(Records that describe objects)
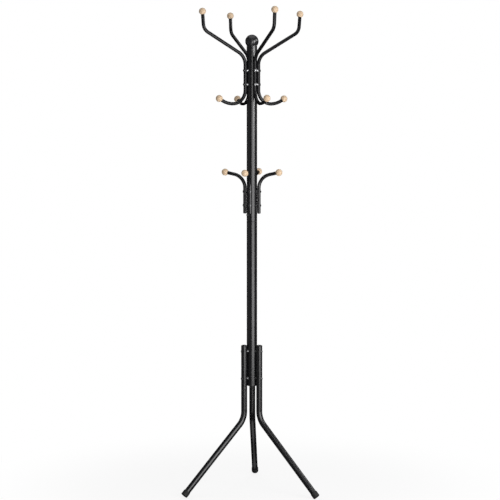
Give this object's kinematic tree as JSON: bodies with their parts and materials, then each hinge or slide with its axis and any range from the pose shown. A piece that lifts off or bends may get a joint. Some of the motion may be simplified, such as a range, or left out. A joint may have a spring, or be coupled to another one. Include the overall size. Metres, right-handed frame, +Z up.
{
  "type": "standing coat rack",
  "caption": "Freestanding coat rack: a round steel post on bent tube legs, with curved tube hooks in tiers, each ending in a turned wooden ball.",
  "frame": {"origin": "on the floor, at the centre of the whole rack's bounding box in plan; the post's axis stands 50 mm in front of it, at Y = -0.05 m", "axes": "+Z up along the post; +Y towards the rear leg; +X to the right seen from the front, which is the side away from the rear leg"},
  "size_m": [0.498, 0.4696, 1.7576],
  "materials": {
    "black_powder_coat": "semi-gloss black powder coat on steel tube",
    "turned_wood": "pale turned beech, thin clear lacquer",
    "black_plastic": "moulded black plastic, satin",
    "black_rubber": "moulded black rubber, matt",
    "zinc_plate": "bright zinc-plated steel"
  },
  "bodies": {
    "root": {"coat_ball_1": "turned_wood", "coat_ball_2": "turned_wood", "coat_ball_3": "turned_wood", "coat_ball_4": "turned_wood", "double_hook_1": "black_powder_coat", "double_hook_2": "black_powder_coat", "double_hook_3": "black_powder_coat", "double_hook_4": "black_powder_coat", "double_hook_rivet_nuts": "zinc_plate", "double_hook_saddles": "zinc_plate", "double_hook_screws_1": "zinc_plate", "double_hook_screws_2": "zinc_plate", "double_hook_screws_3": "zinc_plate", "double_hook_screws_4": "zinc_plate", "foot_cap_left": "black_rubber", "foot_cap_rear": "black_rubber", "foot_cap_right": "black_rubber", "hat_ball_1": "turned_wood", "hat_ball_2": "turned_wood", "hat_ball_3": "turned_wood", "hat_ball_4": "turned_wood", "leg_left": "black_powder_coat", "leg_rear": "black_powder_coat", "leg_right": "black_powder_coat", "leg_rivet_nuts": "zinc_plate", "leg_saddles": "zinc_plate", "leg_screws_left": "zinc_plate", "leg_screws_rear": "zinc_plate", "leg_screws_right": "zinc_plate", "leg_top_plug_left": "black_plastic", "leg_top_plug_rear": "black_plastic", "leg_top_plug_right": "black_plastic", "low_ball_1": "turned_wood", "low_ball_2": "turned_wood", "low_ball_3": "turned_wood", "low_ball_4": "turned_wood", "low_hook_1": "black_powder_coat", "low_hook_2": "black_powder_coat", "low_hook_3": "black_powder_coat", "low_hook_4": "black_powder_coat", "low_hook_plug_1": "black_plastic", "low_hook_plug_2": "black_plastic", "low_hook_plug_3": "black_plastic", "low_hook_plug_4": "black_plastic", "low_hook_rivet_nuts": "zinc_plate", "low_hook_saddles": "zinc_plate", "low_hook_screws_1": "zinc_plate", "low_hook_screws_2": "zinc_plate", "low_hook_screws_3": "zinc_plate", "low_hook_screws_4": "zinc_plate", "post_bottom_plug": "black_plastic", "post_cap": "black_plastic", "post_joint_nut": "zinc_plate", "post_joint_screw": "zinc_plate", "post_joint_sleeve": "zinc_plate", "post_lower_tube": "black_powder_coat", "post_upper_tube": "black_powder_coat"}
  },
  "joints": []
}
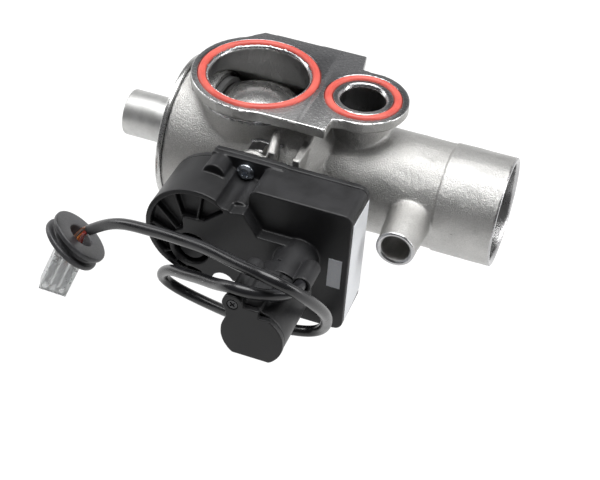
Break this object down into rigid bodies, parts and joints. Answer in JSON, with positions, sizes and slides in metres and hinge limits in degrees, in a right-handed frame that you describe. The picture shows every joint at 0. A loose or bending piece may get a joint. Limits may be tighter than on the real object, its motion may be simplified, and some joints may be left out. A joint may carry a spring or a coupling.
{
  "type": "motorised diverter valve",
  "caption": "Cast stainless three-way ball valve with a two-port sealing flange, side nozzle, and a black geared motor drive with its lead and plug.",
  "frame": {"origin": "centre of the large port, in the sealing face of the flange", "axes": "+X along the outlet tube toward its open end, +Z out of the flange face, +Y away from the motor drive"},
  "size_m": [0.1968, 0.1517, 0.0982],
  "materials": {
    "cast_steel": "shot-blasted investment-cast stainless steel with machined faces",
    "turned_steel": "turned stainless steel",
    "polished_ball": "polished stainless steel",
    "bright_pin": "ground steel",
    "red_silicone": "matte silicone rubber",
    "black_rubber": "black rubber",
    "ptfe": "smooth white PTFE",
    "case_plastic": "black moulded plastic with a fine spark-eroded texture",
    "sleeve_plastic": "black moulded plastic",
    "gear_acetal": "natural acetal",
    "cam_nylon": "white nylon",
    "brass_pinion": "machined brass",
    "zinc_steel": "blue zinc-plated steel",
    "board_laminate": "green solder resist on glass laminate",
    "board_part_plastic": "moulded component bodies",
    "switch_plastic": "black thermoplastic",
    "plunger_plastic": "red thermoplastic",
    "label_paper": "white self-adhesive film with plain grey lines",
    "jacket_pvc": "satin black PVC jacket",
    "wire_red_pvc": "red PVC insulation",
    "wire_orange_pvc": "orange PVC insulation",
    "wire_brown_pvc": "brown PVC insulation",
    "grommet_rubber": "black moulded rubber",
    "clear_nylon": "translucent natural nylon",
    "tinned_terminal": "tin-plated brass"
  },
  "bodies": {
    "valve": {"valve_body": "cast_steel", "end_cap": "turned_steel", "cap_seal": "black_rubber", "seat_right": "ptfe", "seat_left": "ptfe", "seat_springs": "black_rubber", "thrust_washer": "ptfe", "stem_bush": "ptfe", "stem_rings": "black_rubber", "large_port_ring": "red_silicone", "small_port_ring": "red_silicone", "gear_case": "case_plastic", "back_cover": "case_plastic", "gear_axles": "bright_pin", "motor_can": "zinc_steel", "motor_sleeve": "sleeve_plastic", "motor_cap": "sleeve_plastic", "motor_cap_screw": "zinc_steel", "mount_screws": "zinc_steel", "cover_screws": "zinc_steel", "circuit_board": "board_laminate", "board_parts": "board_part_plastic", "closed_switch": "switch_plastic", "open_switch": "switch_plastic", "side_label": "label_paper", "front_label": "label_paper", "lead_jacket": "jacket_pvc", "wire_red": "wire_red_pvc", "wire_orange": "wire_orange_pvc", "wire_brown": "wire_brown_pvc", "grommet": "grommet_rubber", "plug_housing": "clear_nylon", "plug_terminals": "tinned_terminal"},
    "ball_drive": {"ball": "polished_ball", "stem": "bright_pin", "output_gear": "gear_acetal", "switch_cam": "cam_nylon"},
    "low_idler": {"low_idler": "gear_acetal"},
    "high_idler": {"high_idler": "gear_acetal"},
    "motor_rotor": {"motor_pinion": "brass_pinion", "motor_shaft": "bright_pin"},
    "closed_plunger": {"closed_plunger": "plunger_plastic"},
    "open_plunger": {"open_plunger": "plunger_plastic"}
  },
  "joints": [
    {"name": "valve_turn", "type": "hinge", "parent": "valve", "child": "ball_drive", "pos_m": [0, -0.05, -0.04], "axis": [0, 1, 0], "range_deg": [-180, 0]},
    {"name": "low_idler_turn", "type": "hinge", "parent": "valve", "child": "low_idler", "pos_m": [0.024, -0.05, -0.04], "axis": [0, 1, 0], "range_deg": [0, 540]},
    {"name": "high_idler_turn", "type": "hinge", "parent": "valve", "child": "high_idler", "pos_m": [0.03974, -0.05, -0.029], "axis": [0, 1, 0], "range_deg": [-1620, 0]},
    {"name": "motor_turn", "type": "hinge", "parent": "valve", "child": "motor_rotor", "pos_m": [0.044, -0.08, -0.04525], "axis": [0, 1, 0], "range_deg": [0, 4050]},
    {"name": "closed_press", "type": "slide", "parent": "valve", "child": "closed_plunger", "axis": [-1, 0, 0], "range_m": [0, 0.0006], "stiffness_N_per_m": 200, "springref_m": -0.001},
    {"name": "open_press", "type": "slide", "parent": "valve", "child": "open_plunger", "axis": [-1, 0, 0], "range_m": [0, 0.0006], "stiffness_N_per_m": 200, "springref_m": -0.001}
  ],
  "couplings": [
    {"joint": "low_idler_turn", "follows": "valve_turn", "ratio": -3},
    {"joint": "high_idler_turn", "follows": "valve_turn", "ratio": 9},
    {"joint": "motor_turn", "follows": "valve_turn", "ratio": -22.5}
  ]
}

## Set problem
Pull out each line of the records holding the string "joints".

## Complete answer
  "joints": []
Break this object down into rigid bodies, parts and joints. Answer in JSON, with positions, sizes and slides in metres and hinge limits in degrees, in a right-handed frame that you describe. The picture shows every joint at 0. A loose or bending piece may get a joint. Limits may be tighter than on the real object, its motion may be simplified, and some joints may be left out. A joint may carry a spring or a coupling.
  "joints": [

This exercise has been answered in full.